Once we get underway Isaac is transfixed by the goings-on outside in the stations and the above-ground town scenes. Lila is showing off her candy necklace; quickly devoured. And Rose is enjoying a British tabloid.

Here we are at South Ealing station. Isaac is watching the out-going tube train next to us. (Plastered on every window are stickers encouraging Britons to "Back the Bid" for London's 2012 Olympic hosting attempt.)

The Picadilly line takes us to Russell Square, and our hotel is only a few moments walk away.

Lila: Oh, man, this is a nice hotel. - Royal National, London

It's a very two-star sort of place: convenient and cheap, and a perfectly adequate place to sleep through the night, but nothing else at all. There's a café in the courtyard with free WiFi.

We're very, very tired. The night flight has shaken us up, but we're going to try our usual strategem of staying awake until it's appropriate to sleep. It's just after noon, and so we figure we have to stay moving for at least six hours before we can put the kids through a bath and put them to bed.

To that end we stroll through our Russell Square neighborhood to our usual Coptic Street digs, about a ten-minute walk away. (In fact, this has been the only time in our half-dozen-ish trips to London that we've not stayed there.) We're hungry, and we know where we want to go: to Dionysus for Doner kabab (aka schwarma). We walk around the British Museum and head to the Tottenham Court Road tube stop. (This photo is of Rose and Lila on Great Russell Street, the British Museum to the far rear left. The Museum Pub is farthest away up the street, The Plough is the crimson building nearest to us.)

A half-block away I see too much plywood to make me happy. Yep, the place went up in a grease fire, a fire so ferocious it made the papers (I'm told), and is now in limbo. I'm not getting my kebabs, nor Rose her fish 'n chips. But what to do now? We head back hoping to find one of the small restaurants we like to discover, and quickly enough we find a beautiful Indian restaurant with a eye-catching skylight and absolutely delicious food.
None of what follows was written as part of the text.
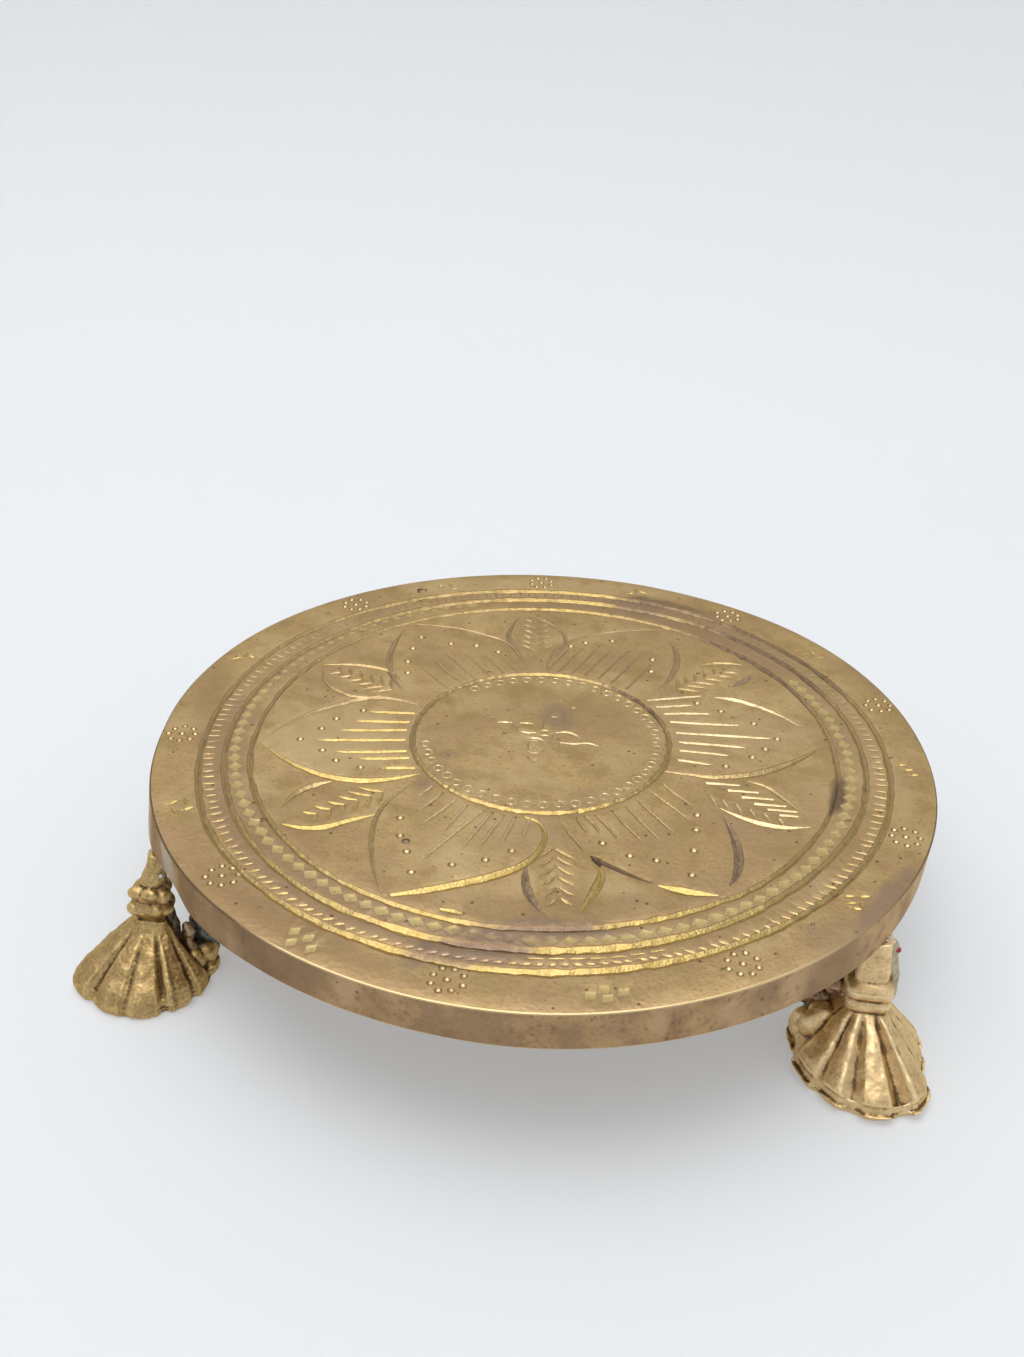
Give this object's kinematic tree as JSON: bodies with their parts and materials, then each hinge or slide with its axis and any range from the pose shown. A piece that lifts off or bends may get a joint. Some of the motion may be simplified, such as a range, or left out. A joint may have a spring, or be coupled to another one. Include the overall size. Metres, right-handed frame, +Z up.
{
  "type": "low table",
  "caption": "Round cast-brass low table: a thick plate chased with a lotus, on scallop-shell feet soldered under its rim.",
  "frame": {"origin": "on the ground, under the middle of the table's box", "axes": "+Z up, -Y to the front, where two feet stand side by side, +X to the right"},
  "size_m": [0.164, 0.1762, 0.036],
  "materials": {
    "plate": "worn satin, bright where chased",
    "cast_foot": "cast, half polished",
    "solder": "dull solder",
    "dull_solder": "dark, corroded solder"
  },
  "bodies": {
    "root": {"plate": "plate", "foot_front_left": "cast_foot", "solder_bead_front_left": "solder", "solder_web_front_left": "dull_solder", "foot_front_right": "cast_foot", "solder_bead_front_right": "solder", "solder_web_front_right": "dull_solder", "foot_back": "cast_foot", "solder_bead_back": "solder", "solder_web_back": "dull_solder"}
  },
  "joints": []
}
We're actually so tired that we don't really taste the food until we eat the left-overs back at the hotel room. Lila was asleep in her stroller (we were hoping to simulate her mid-afternoon nap) and Isaac was on the verge of bad behavior (but he held it together, the little trooper).

The British Museum is open, and exhausted as we are we enter, hoping to keep the kids interested for a wee bit. Once inside Rose and I realize that we've wanted to see the newly-restored Great Reading Room, which you see here. It's quite impressive, probably moreso without exhausted kids :-)

Here's the view of the Reading Room as seen from the inner courtyard of the museum. They built a glass panel roof which reminds all of us of I. M. Pei's pyramid at la musée du Louvre.

Our mission done we head back to the hotel to start the bedding process. Compliations must be dealt with.